Parmi les quatre solistes réunis par le Rossini Opera Festival, on observe une nette domination des femmes, emmenées par le soprano Jessica Pratt (Lisinga), une fidèle de la manifestation depuis sa première participation en 2011. Après une courte montée en régime au premier acte, la voix s'épanouit pleinement au second pour culminer dans son grand air, Superbo, ah! tu vedrai. Certaines séquences relèvent du feu d'artifice vocal, suraigus piqués, rapides, stratosphériques, puissamment projetés, mais également quelques notes graves bien appuyées, la chanteuse se montrant alors en pleine possession de ses beaux moyens [lire nos chroniques de Rigoletto et Semiramide]. Le mezzo Cecilia Molinari (Siveno) chante certainement moins spectaculairement, mais le timbre est riche et séduisant, et la technique bien huilée. Les vocalises sont émises avec vélocité. Le grand air de l’Acte II, Perdon ti chiedo, o padre, est aussi empreint d'un brillant certain [lire nos chroniques du Siège de Corinthe et de L’Italiana in Algeri]. La voix du ténor Juan Francisco Gatell (Demetrio) est moins flatteuse à l'oreille, accusant par ailleurs des limites dans le grave et des tensions dans la partie aigüe, d'un volume s'étant fortement développé ces dernières années, au détriment de l'élégance de la ligne vocale [lire nos chroniques de Don Pasquale et Falstaff]. La basse Riccardo Fassi (Polibio) fait d’abord fort bonne impression, mais fatigue plus tard, avec une tenue moins ferme en fin de spectacle [lire notre chronique d’Il pirata].

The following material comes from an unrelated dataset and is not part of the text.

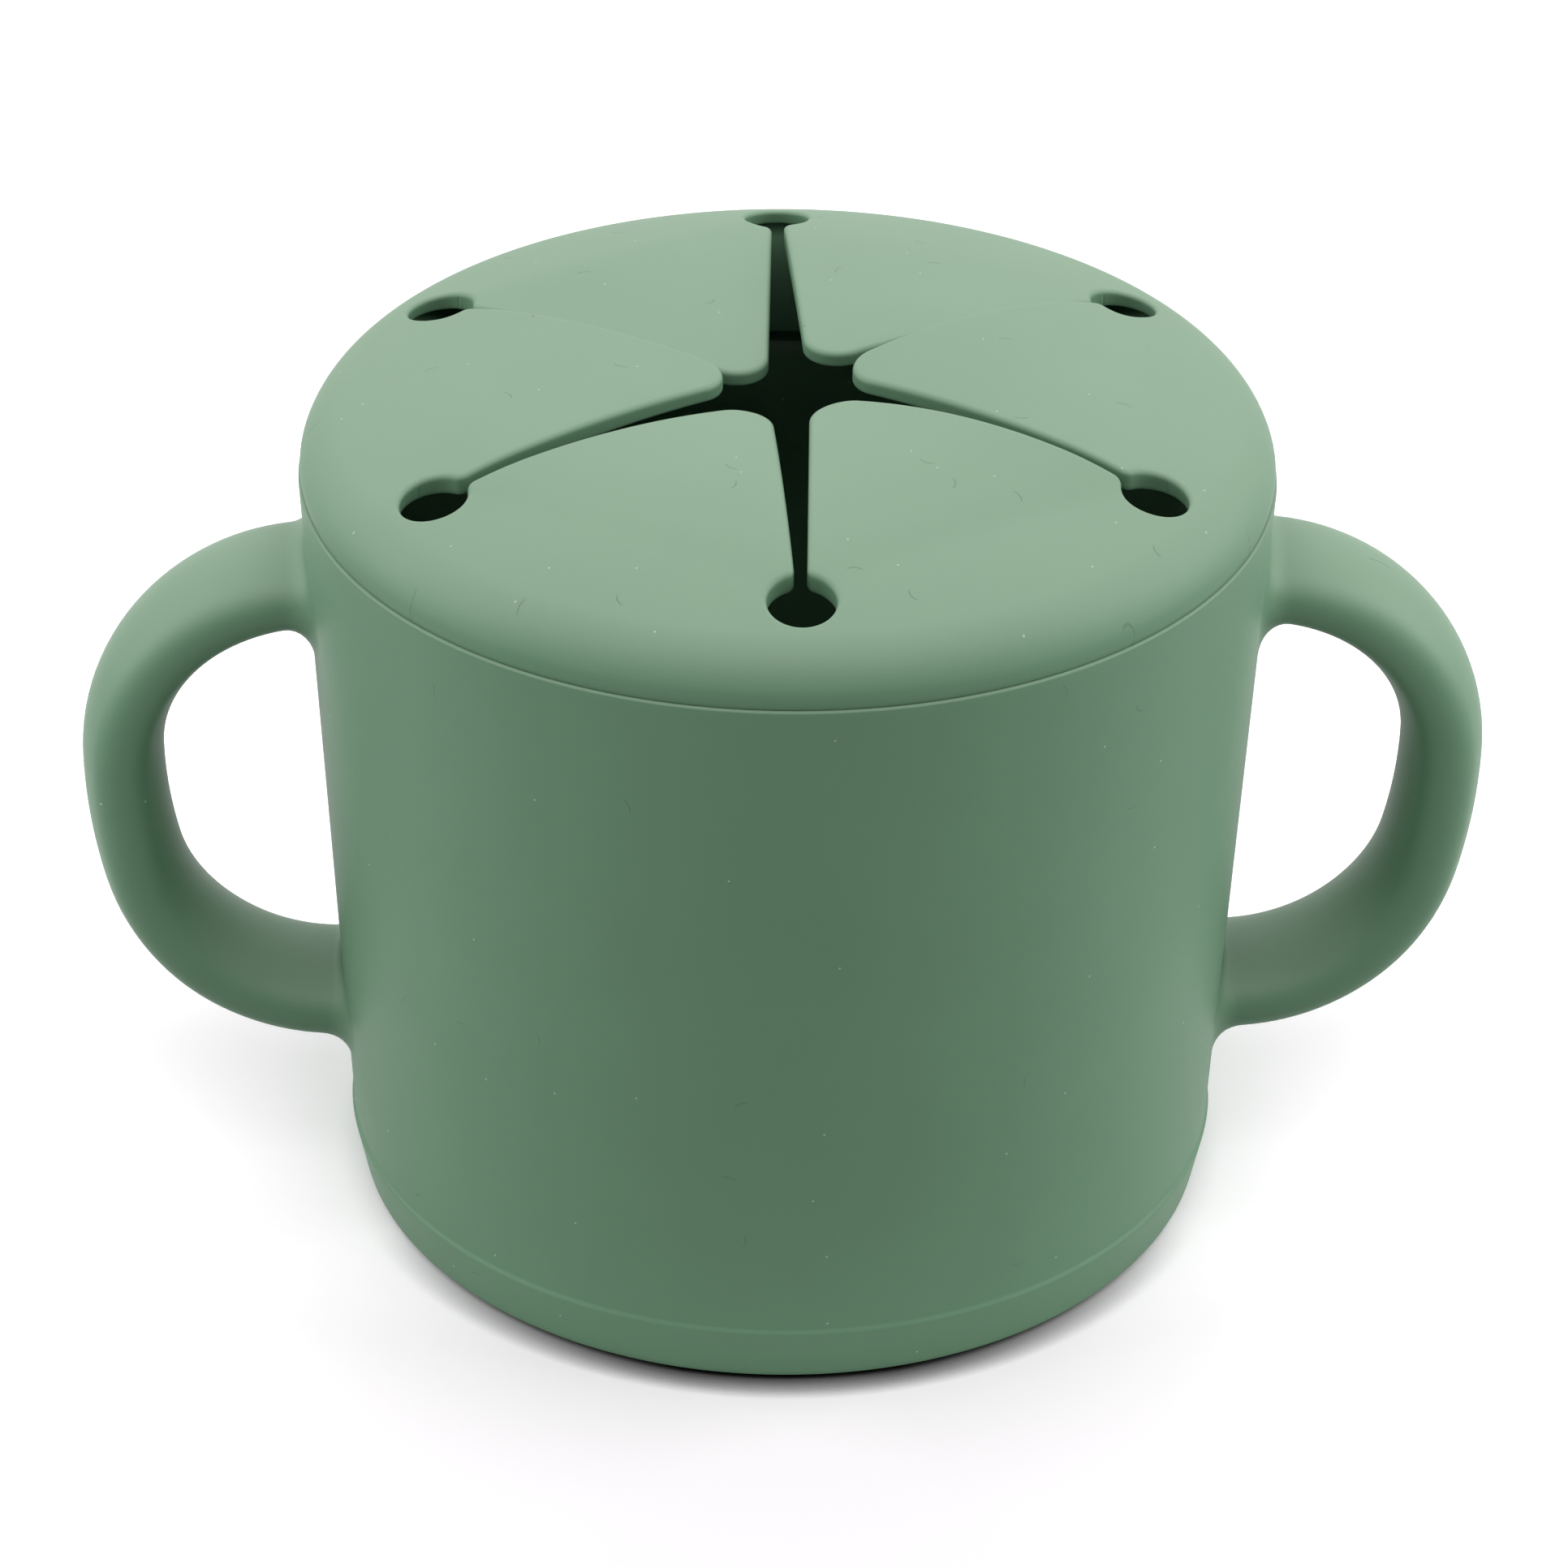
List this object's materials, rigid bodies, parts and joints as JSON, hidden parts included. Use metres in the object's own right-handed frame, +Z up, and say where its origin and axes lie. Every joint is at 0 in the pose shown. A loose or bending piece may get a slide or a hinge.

Les musiciens de la Filarmonica Gioachino Rossini sont bien préparés, sous la baguette de Paolo Arrivabeni, tandis que le Coro del Teatro della Fortuna M. Agostini maîtrise davantage la nuance piano que le forte.
Depuis ses débuts en 2010 à Pesaro, la carrière du metteur en scène Davide Livermore a pris un envol à haute altitude. Sa réalisation de Demetrio e Polibio, en collaboration avec l'Accademia di Belle Arti d'Urbino pour les décors et les costumes, n'est toutefois pas sa plus grande réussite. Il s'agit, plus que jamais, d'une lecture très théâtre dans le théâtre : à l'entame, un rideau se baisse en fond de plateau après les saluts d'un chanteur, on se congratule entre machinistes et on range les décors pendant qu'un pompier lit le quotidien La gazzetta dello sport. Les quatre protagonistes sortent alors des boîtes à décors, chacun ayant son double muet, permettant ainsi des mises en miroir ou des faux déplacements très rapides. Le procédé est toutefois extrêmement répétitif, comme les flammèches qui s'allument dans la paume des solistes. Des alignements de costumes descendent des cintres, permettant des jeux de cache-cache, Linsiga allongée sur un piano s'élève en hauteur avant son enlèvement, et les pompiers reviennent de temps à autre pour éteindre un feu ou éclairer la scène sombre de leur lampe torche. La lumière s'allume aussi plusieurs fois dans la salle, et on retiendra le duo poétique, Questo cor ti giura amore, entre Lisinga et Siveno pendant lequel une bougie flotte dans les airs au-dessus de la fosse d'orchestre, avant de revenir dans les mains des amants.